Briefly — and why it matters

In high diplomacy, practical results matter more than loud statements. President Volodymyr Zelenskyy in an interview with The New York Post cites a simple and telling comparative figure: to destroy one Russian 'Shahed' Ukraine needs about $10,000, whereas when Patriot missiles are used the cost of an interception can reach $4 million.

Economics of interception

The difference in costs is not abstract statistics. The Ukrainian approach is based on mass deployment and inexpensive interceptor drones (estimated price per unit — $3,000–5,000), which makes it possible to handle hundreds of attacks without depleting limited stocks of expensive missiles. It's a matter of scalability: if the enemy produces hundreds or thousands of UAVs, a defense that costs millions per unit proves ineffective and unsustainable in the long term.

"What is our expertise? That an interceptor drone costs $3,000–5,000. So for one 'Shahed' it costs about $10,000, while a Patriot missile costs $4 million."

— Volodymyr Zelenskyy, president of Ukraine (interview with The New York Post)

Scale of the threat and trends

According to the president's estimate, Russia is currently attacking with roughly 350–500 drones per day and plans to increase the flow to 600–800 per day in 2026 with a potential target of 1,000 daily. Such dynamics make traditional air-defense approaches costly and logistically challenging.
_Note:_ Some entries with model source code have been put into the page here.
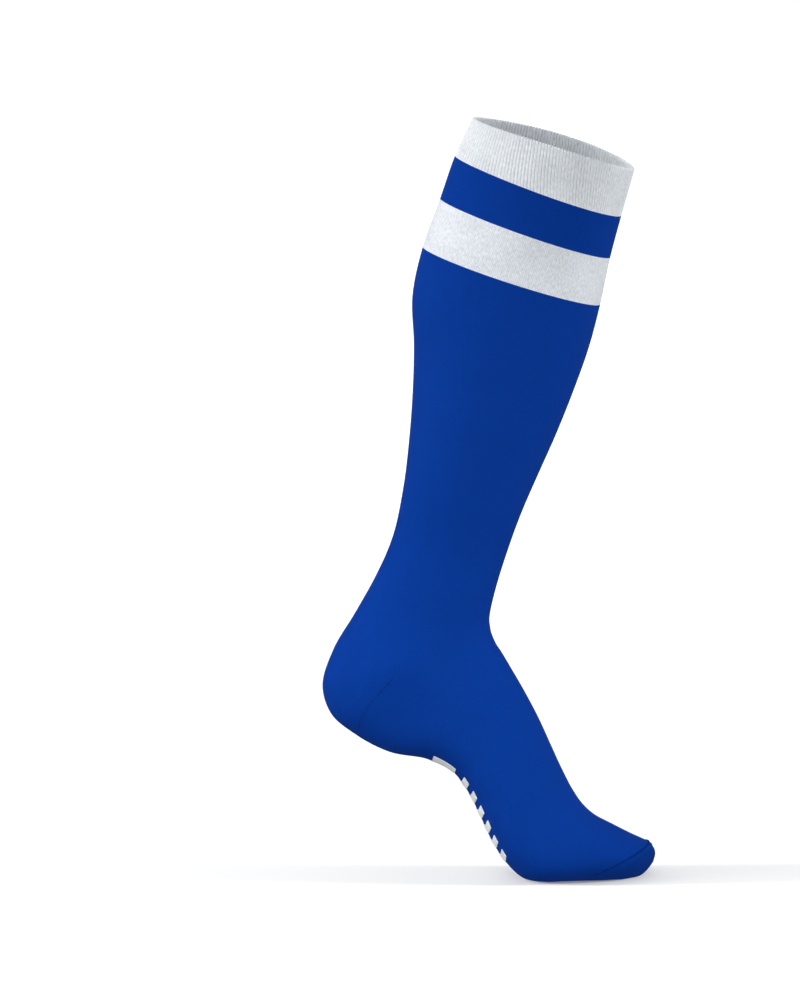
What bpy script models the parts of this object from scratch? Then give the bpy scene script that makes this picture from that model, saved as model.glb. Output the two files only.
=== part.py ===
"""Knee sock for a right foot, standing on the ball of the foot with its heel raised.

Metres, +Z up, +X towards the toes, -Y the outer (little toe) side of the leg.
The origin is the middle of the sock's mouth.
The sock is one smooth tube of cross-sections that bends at the heel. Each piece
is a stretch of that tube, made as an open surface and given its wall by Solidify.
"""

import math
from collections import namedtuple
from functools import lru_cache

import bmesh
import bpy
import numpy as np

# Driving sizes of the leg
LEG_LENGTH = 0.3099  # from the crease in front of the ankle straight up to the middle of the mouth
CUFF_DEPTH = 0.108  # front to back, across the mouth
CUFF_WIDTH = 0.090  # side to side, across the mouth
MOUTH_CROWN = 0.0025  # how much higher the mouth's edge stands at its sides than at front and back
CALF_DEPTH = 0.1185
CALF_WIDTH = 0.097
ANKLE_DEPTH = 0.0735
ANKLE_WIDTH = 0.058

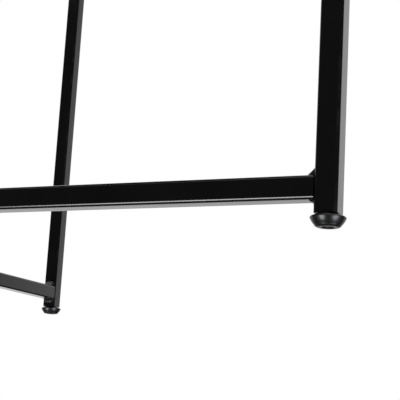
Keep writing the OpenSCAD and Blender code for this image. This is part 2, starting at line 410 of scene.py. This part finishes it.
def makeWeldTree():
    tree, given = treeWith("weldBead", [
        ("Length", "NodeSocketFloat"), ("Out", "NodeSocketFloat"), ("Up", "NodeSocketFloat"),
        ("Hollow", "NodeSocketFloat"), ("Ripples", "NodeSocketFloat"), ("Lump", "NodeSocketFloat"),
        ("Seed", "NodeSocketFloat"), ("Finish", "NodeSocketMaterial")])
    half = calc(tree, "MULTIPLY", given["Length"], 0.5)
    back = calc(tree, "MULTIPLY", given["Length"], -0.5)
    line = add(tree, "GeometryNodeCurvePrimitiveLine", {
        "Start": add(tree, "ShaderNodeCombineXYZ", {"Z": back}).outputs[0],
        "End": add(tree, "ShaderNodeCombineXYZ", {"Z": half}).outputs[0]})
    line = add(tree, "GeometryNodeResampleCurve", {"Curve": line.outputs[0], "Count": 57})
    # a square outline, later bent into the corner
    outline = add(tree, "GeometryNodeCurvePrimitiveQuadrilateral", {"Width": 1.0, "Height": 1.0})
    outline = add(tree, "GeometryNodeResampleCurve", {"Curve": outline.outputs[0], "Count": 64})
    skin = add(tree, "GeometryNodeCurveToMesh", {
        "Curve": line.outputs[0], "Profile Curve": outline.outputs[0], "Fill Caps": True})
    at = add(tree, "ShaderNodeSeparateXYZ", {0: add(tree, "GeometryNodeInputPosition").outputs[0]})
    # u and v go from 0 in the corner to 1 at the bead's toes
    u = calc(tree, "ADD", at.outputs["X"], 0.5)
    v = calc(tree, "ADD", at.outputs["Y"], 0.5)
    # the square's outer edges are drawn in to the straight line between the toes, then hollowed
    both = calc(tree, "MAXIMUM", calc(tree, "ADD", u, v), 0.0001)
    straight = calc(tree, "DIVIDE", calc(tree, "MAXIMUM", u, v), both)
    dent = calc(tree, "MULTIPLY", calc(tree, "MULTIPLY", u, v), given["Hollow"])
    pull = calc(tree, "MULTIPLY", straight, calc(tree, "SUBTRACT", 1.0, dent))
    # ripples along the bead, and a taper at its two ends
    run = calc(tree, "DIVIDE", at.outputs["Z"], given["Length"])
    wave = calc(tree, "PINGPONG", calc(tree, "MULTIPLY", run, given["Ripples"]), 1.0)
    ripple = calc(tree, "MULTIPLY_ADD", wave, weld["rippleDepth"], weld["rippleBase"])
    nearEnd = calc(tree, "POWER", calc(tree, "MULTIPLY", run, 2.0), weld["taperPower"])
    taper = calc(tree, "MULTIPLY_ADD", nearEnd, -weld["taper"], 1.0)
    size = calc(tree, "MULTIPLY", calc(tree, "MULTIPLY", ripple, taper), pull)
    x = calc(tree, "MULTIPLY", calc(tree, "MULTIPLY", u, given["Out"]), size)
    y = calc(tree, "MULTIPLY", calc(tree, "MULTIPLY", v, given["Up"]), size)
    bent = add(tree, "ShaderNodeCombineXYZ", {"X": x, "Y": y, "Z": at.outputs["Z"]})
    placed = add(tree, "GeometryNodeSetPosition", {
        "Geometry": skin.outputs[0], "Position": bent.outputs[0]})
    seed = add(tree, "ShaderNodeCombineXYZ", {"X": given["Seed"], "Y": given["Seed"]})
    where = add(tree, "ShaderNodeVectorMath", {
        0: add(tree, "GeometryNodeInputPosition").outputs[0], 1: seed.outputs[0]}, operation="ADD")
    grain = add(tree, "ShaderNodeTexNoise", {"Vector": where.outputs[0], "Scale": 620.0, "Detail": 2.0})
    centred = add(tree, "ShaderNodeVectorMath", {
        0: grain.outputs["Color"], 1: (0.5, 0.5, 0.5)}, operation="SUBTRACT")
    shift = add(tree, "ShaderNodeVectorMath", {
        0: centred.outputs[0], "Scale": given["Lump"]}, operation="SCALE")
    lumpy = add(tree, "GeometryNodeSetPosition", {
        "Geometry": placed.outputs[0], "Offset": shift.outputs[0]})
    closeTree(tree, lumpy.outputs[0], given["Finish"])
    return tree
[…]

What this means for partners

Ukraine is already exporting not only equipment but also experience — according to Zelenskyy, there are requests from several countries (six states are mentioned, as well as separate appeals from the US and Jordan). Part of the joint efforts has already been directed at protecting American bases in Jordan: interceptors and teams of specialists travelled to the sites to help adapt the systems.

Analysts and regional experts, notably Deputy Director of the Center for Middle Eastern Studies Serhiy Danylov (LIGA.net), warn that escalation in the region could have side effects for Ukraine's interests, so the exchange of technologies and knowledge is not only altruism but also an element of mutual security.

Conclusion — what's next

The numbers show that cheap interceptors make countering mass attacks viable and scalable. The key question now is whether partners will turn declarations and requests into concrete deliveries and coordination. For Ukraine, this is a chance not only to defend itself more effectively but also to develop a new export direction — tactical solutions for combating unmanned threats worldwide.